Realização: Luís Filipe Rocha
Género: Drama
Ano: 2007
Com: Filipe Duarte, Maria d'Aires, Sara Graça


a outra margem é um filme de imagens. os planos, as cores e os enquadramentos assumem o protagonismo e, por vezes, falam mais que os próprios personagens. à fotografia irrepreensível, junta-se uma banda sonora magnífica, e uma montagem praticamente sem falhas. de facto, as cenas sucedem-se e fluem tranquilamente, tal como a água do rio tâmega.
a história é contada de uma forma contemplativa, sem tentar transmitir lições de moral. contemplamos a morte, a solidão, a desilusão, os conflitos que criamos e perpetuamos. contemplamos a amizade, a ingenuidade, o amor. os diálogos alternam momentos de grande inspiração (para quem não tem ninguém, o passado faz muita companhia) com outros momentos nos quais, por vezes, roçam o lugar-comum. a nível de representação, o trabalho de filipe duarte é indiscutivelmente assombroso (embora a sua preocupação com o detalhe o leve, nalguns momentos, a exagerar a interpretação). não posso deixar de realçar, igualmente, a intepretação de horácio manuel: magnífica. ainda não me consegui desligar da cena em que o espectador o desespero daquele homem, incapaz de quebrar o seu próprio orgulho, sentado na sua cama, com o olhar carregado de sofrimento. ou das cinzas a serem espalhadas numa planície alentejana (e o amo-te sussurrado, que se perde com o vento naqueles laranjas e dourados). ou do cruzamento das cenas de diversão do Ricardo com o Vasco e da solidão de Maria, ao tear (afinal, quem é que está na outra margem?).
é um filme de pequenos momentos; a vida também o é, na verdade. se tivesse de o definir numa palavra, fá-lo-ia, sem hesitação, com a seguinte: belíssimo.

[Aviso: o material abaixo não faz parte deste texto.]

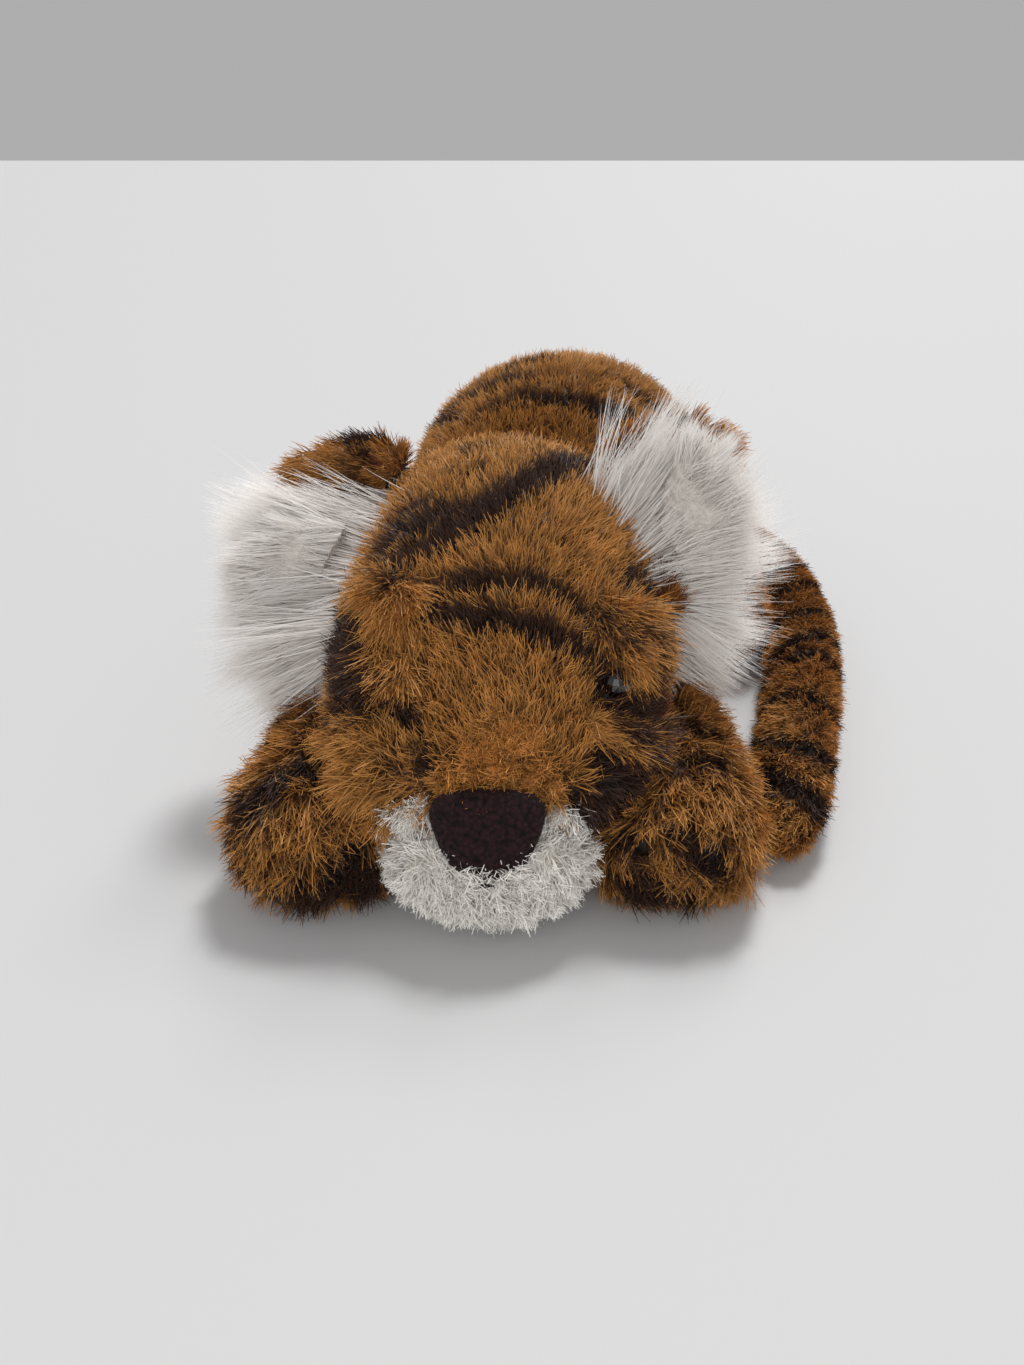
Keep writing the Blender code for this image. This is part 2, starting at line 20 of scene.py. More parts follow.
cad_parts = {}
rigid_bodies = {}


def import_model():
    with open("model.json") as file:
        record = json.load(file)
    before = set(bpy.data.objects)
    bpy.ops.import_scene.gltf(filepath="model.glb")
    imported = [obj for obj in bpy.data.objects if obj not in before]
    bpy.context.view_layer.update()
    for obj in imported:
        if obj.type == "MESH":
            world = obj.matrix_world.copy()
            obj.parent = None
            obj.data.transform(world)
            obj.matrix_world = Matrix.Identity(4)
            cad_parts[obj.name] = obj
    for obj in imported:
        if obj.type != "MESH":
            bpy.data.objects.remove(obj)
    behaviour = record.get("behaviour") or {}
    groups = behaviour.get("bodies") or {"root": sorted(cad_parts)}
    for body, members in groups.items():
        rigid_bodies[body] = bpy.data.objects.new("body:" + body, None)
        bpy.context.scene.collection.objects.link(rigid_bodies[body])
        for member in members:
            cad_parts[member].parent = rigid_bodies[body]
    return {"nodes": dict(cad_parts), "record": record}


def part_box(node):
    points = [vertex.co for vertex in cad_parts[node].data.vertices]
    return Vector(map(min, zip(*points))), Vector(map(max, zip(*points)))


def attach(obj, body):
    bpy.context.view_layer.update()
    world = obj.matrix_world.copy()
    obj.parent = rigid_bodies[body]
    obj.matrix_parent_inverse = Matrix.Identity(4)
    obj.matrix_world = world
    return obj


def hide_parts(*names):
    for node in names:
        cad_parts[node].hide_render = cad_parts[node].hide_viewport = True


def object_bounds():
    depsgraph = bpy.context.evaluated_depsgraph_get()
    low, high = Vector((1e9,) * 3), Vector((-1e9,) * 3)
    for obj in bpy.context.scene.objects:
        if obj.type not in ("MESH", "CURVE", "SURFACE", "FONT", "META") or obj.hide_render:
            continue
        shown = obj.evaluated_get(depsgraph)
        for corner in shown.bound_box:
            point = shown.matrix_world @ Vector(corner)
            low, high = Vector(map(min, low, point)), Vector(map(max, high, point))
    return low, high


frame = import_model()
cad_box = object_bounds()
nodes = frame["nodes"]
MM = 0.001
print("box in mm:", [[round(value / MM, 1) for value in corner] for corner in cad_box])

# %% [markdown]
# The camera stands where a person stands at a table with the toy in front: 28 cm above the
# table, looking 30 degrees down. The lens is wide, as on a phone held near, so the face
# looms and the rump shrinks. The picture is 1024 by 1365 pixels, and a lens is stated by the
# height of its sensor, since the picture stands upright.

# %% The camera
PICTURE_HEIGHT = 1365
LENS_PIXELS = 1000
SENSOR = 36
CAMERA_PLACE = (-0.0317, -0.4783, 0.276)
CAMERA_PITCH = 60
lens = bpy.data.cameras.new("camera")
lens.sensor_fit = "VERTICAL"
lens.sensor_height = SENSOR
lens.lens = LENS_PIXELS / PICTURE_HEIGHT * SENSOR
lens.dof.use_dof = False
camera = bpy.data.objects.new("camera", lens)
camera.location = CAMERA_PLACE
camera.rotation_euler = (math.radians(CAMERA_PITCH), 0, 0)
bpy.context.scene.collection.objects.link(camera)
bpy.context.scene.camera = camera
print("lens:", round(lens.lens, 2), "mm on a sensor", SENSOR, "mm high")

# %% [markdown]
# Colours are written as hex codes, the way a paint tool shows them, and one function turns
# them to the linear numbers that shaders work in. Another small function adds a node with
# its settings and its links, for shaders and for geometry alike, and a third starts a material.

# %% Three helpers for nodes and materials


def linear(code):
    """The linear colour of an sRGB hex code."""
    shares = [int(code[i : i + 2], 16) / 255 for i in (1, 3, 5)]
    return (*[s / 12.92 if s <= 0.04045 else ((s + 0.055) / 1.055) ** 2.4 for s in shares], 1)


def add_node(tree, kind, inputs=None, **settings):
    """Adds a node. An input takes a number, a colour, or the output of another node."""
    made = tree.nodes.new(kind)
    for name, value in settings.items():
        setattr(made, name, value)
    for name, value in (inputs or {}).items():
        socket = made.inputs[name]
        if isinstance(value, bpy.types.NodeSocket):
            tree.links.new(value, socket)
        else:
            socket.default_value = value
    return made


def new_material(name):
    """A new material with its node tree and its main shader."""
    made = bpy.data.materials.new(name)
    made.use_nodes = True
    return made, made.node_tree, made.node_tree.nodes["Principled BSDF"]


print("white is", linear("#ffffff"))

# %% [markdown]
# The room is plain: a pale table top and a pale world round it. The light is that of a bright
# hall: an even glow from all sides and a broad lamp high up behind the toy, which lights
# the back and the crown and throws the shadow towards the viewer. A sun lamp stands in for
# it, since its light is as strong far away on the table as it is near.

# %% The table and the light


def plain_material(name, colour, roughness):
    """A material of one colour, for what isn't part of the toy."""
    made, _, shader = new_material(name)
    shader.inputs["Base Color"].default_value = linear(colour)
    shader.inputs["Roughness"].default_value = roughness
    return made


table_form = bmesh.new()
bmesh.ops.create_grid(table_form, x_segments=1, y_segments=1, size=6)
table_mesh = bpy.data.meshes.new("table_top")
table_form.to_mesh(table_mesh)
table_form.free()
table_mesh.materials.append(plain_material("pale_table_top", "#d2d2d2", 0.7))
table = bpy.data.objects.new("table_top", table_mesh)
bpy.context.scene.collection.objects.link(table)

world = bpy.data.worlds.new("pale_room")
world.use_nodes = True
room = world.node_tree.nodes["Background"]
room.inputs["Color"].default_value = linear("#f4f3f4")
room.inputs["Strength"].default_value = 0.47
bpy.context.scene.world = world


def broad_lamp(name, towards, spread, strength):
    """A sun lamp: where its light comes from, how wide it looks, and how strong it is."""
    light = bpy.data.lights.new(name, "SUN")
    light.angle = math.radians(spread)
    light.energy = strength
    lamp = bpy.data.objects.new(name, light)
    lamp.rotation_euler = Vector(towards).to_track_quat("Z", "Y").to_euler()
    bpy.context.scene.collection.objects.link(lamp)


broad_lamp("lamp_above", (0.22, 0.58, 1.0), 13, 1.75)
broad_lamp("lamp_behind", (0.34, 1.0, 1.0), 14, 0.5)
broad_lamp("lamp_front", (-0.15, -1.0, 0.42), 60, 0.75)
bpy.context.scene.view_settings.view_transform = "Standard"

# %% [markdown]
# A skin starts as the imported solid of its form. The solid has round seats for its neighbours'
# joints and pockets for the pellets, which the backing cloth simply spans, so their walls
# are deleted and the holes closed. A voxel remesh then knits one even mesh, which is
# smoothed and drawn in by the length of the pile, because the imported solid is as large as
# the toy with its fur. Underneath, where the toy presses on the table, the pile lies flat,
# so the skin is drawn in less there.

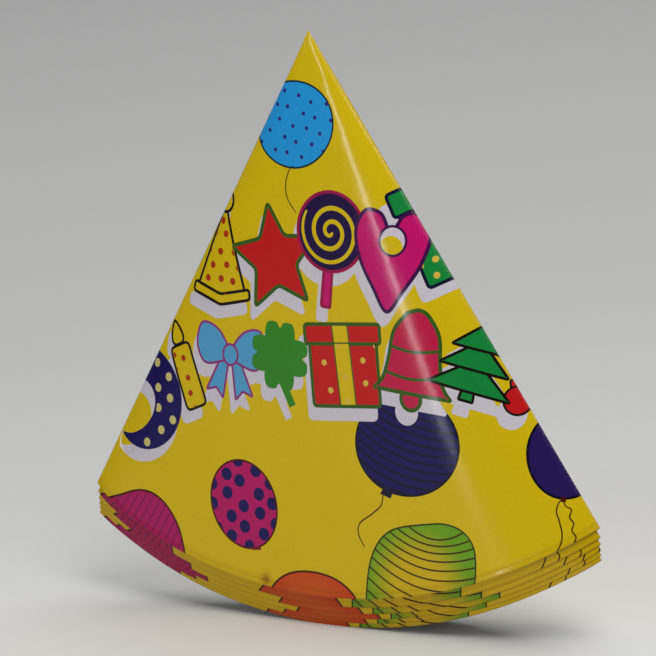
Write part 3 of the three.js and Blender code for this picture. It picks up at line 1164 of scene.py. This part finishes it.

quarta-feira, 7 de novembro de 2007

genérico


gosto de ir ao cinema. gosto que a sala esteja vazia. gosto de me afundar na cadeira e de sentir o impacto das primeiras imagens, dos primeiros diálogos, dos primeiros sons da banda sonora. quando o filme termina, gosto de o digerir na escuridão, enquanto os créditos finais passam no ecrã. este blog retrata o que permanece. o que permanece quando as luzes se acendem.